[Given request]: Return, exactly as written, the lines from the one containing "edge.rotateX(Math.PI / 2).translate(centreX, 0, 0);" through the one containing "if empty is", with both ends included.

— Begin Data excerpt —

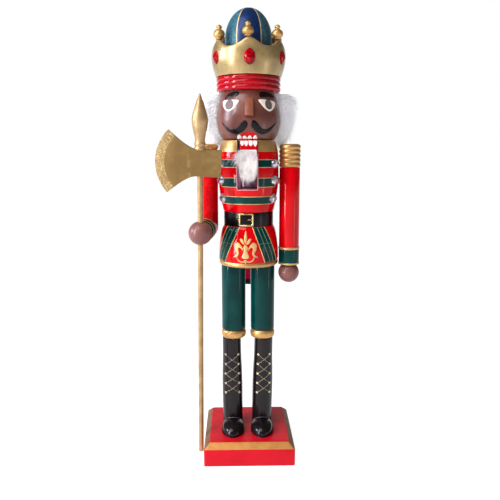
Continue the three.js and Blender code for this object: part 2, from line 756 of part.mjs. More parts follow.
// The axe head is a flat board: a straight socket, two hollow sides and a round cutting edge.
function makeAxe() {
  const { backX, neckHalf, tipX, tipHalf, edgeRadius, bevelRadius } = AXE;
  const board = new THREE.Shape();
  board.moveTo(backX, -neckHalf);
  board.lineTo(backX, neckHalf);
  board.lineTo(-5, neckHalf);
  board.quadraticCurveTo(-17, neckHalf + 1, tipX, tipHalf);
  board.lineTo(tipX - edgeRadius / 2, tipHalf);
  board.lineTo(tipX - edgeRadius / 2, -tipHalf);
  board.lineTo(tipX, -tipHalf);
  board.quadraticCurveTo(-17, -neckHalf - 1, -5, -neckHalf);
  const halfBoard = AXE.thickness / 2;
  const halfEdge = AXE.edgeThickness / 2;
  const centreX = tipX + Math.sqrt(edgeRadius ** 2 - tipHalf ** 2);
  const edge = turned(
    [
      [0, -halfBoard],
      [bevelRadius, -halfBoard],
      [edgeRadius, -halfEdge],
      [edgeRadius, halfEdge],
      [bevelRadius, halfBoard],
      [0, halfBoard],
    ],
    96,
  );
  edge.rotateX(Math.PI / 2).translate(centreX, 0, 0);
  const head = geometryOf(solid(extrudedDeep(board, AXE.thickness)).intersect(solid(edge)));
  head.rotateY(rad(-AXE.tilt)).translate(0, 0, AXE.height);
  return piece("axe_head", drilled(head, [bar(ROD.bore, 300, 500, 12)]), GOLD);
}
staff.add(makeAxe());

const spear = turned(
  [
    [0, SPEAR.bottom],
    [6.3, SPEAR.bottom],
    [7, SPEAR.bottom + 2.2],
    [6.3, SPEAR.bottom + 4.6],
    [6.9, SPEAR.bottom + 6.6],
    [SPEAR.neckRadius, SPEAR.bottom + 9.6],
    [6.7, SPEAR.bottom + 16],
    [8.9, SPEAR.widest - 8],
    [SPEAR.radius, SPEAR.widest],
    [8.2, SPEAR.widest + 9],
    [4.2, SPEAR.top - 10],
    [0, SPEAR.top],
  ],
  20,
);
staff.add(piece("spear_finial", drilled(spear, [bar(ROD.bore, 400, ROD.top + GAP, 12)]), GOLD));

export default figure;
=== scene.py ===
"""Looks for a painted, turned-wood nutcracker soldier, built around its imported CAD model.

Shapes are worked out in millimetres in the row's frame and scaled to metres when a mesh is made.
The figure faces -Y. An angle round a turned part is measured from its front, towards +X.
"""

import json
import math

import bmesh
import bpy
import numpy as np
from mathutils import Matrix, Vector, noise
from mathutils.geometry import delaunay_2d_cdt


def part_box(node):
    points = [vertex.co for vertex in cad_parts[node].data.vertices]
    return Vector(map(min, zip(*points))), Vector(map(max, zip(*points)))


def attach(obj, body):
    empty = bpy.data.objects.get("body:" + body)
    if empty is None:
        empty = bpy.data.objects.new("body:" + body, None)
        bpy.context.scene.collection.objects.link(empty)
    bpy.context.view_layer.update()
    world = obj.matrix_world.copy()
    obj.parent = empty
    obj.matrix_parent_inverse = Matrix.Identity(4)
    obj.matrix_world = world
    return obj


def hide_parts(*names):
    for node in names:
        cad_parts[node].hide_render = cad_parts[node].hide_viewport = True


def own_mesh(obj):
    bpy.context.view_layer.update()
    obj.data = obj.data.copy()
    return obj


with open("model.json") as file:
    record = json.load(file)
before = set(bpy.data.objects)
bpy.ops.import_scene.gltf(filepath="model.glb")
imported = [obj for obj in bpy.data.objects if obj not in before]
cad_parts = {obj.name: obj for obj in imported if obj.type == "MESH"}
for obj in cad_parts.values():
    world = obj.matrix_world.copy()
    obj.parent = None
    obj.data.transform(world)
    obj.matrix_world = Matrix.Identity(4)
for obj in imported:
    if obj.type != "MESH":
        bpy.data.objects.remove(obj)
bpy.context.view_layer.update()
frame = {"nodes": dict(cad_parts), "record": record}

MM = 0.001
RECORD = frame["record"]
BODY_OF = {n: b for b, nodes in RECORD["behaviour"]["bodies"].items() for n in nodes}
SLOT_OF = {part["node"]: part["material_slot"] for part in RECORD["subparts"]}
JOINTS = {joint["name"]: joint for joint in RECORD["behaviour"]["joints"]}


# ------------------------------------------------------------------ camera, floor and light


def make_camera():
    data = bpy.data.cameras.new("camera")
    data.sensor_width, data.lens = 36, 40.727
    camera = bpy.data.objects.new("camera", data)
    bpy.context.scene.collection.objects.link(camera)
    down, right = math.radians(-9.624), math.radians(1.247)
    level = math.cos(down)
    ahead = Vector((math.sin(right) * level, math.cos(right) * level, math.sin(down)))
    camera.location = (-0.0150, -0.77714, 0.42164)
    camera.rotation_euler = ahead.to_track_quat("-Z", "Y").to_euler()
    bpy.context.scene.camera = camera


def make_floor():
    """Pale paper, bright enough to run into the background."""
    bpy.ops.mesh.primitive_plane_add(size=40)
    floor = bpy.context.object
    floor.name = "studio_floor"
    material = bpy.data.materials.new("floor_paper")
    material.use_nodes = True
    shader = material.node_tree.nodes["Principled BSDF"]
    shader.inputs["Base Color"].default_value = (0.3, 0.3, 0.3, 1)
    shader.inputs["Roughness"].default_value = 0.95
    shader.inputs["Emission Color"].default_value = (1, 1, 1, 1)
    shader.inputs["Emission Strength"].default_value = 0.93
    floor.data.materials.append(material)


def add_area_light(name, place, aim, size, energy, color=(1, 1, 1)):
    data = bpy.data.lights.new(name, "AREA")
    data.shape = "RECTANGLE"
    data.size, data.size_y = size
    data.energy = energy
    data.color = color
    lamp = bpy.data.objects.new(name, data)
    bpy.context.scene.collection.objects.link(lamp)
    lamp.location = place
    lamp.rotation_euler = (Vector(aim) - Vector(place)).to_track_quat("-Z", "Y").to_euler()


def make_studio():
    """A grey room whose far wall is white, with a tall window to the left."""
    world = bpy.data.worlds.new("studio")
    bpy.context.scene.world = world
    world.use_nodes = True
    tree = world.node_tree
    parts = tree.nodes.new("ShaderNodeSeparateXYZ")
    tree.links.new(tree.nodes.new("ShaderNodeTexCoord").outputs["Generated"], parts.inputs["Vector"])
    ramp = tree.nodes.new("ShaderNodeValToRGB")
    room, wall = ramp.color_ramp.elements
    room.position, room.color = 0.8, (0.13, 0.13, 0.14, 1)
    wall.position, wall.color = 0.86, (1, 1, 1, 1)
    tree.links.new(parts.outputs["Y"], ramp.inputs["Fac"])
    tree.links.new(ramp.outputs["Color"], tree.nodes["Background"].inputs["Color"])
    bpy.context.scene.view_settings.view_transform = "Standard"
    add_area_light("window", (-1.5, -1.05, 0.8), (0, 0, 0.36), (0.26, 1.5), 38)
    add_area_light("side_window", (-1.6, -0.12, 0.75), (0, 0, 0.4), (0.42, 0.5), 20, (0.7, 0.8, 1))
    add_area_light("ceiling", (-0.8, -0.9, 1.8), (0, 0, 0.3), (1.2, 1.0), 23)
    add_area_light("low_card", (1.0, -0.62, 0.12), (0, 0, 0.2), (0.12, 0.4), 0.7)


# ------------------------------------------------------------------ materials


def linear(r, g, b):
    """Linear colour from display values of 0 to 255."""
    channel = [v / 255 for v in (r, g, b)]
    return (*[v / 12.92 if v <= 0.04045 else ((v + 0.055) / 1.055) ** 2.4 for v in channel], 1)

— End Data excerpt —

[Final result]:
  edge.rotateX(Math.PI / 2).translate(centreX, 0, 0);
  const head = geometryOf(solid(extrudedDeep(board, AXE.thickness)).intersect(solid(edge)));
  head.rotateY(rad(-AXE.tilt)).translate(0, 0, AXE.height);
  return piece("axe_head", drilled(head, [bar(ROD.bore, 300, 500, 12)]), GOLD);
}
staff.add(makeAxe());

const spear = turned(
  [
    [0, SPEAR.bottom],
    [6.3, SPEAR.bottom],
    [7, SPEAR.bottom + 2.2],
    [6.3, SPEAR.bottom + 4.6],
    [6.9, SPEAR.bottom + 6.6],
    [SPEAR.neckRadius, SPEAR.bottom + 9.6],
    [6.7, SPEAR.bottom + 16],
    [8.9, SPEAR.widest - 8],
    [SPEAR.radius, SPEAR.widest],
    [8.2, SPEAR.widest + 9],
    [4.2, SPEAR.top - 10],
    [0, SPEAR.top],
  ],
  20,
);
staff.add(piece("spear_finial", drilled(spear, [bar(ROD.bore, 400, ROD.top + GAP, 12)]), GOLD));

export default figure;
=== scene.py ===
"""Looks for a painted, turned-wood nutcracker soldier, built around its imported CAD model.

Shapes are worked out in millimetres in the row's frame and scaled to metres when a mesh is made.
The figure faces -Y. An angle round a turned part is measured from its front, towards +X.
"""

import json
import math

import bmesh
import bpy
import numpy as np
from mathutils import Matrix, Vector, noise
from mathutils.geometry import delaunay_2d_cdt


def part_box(node):
    points = [vertex.co for vertex in cad_parts[node].data.vertices]
    return Vector(map(min, zip(*points))), Vector(map(max, zip(*points)))


def attach(obj, body):
    empty = bpy.data.objects.get("body:" + body)
    if empty is None:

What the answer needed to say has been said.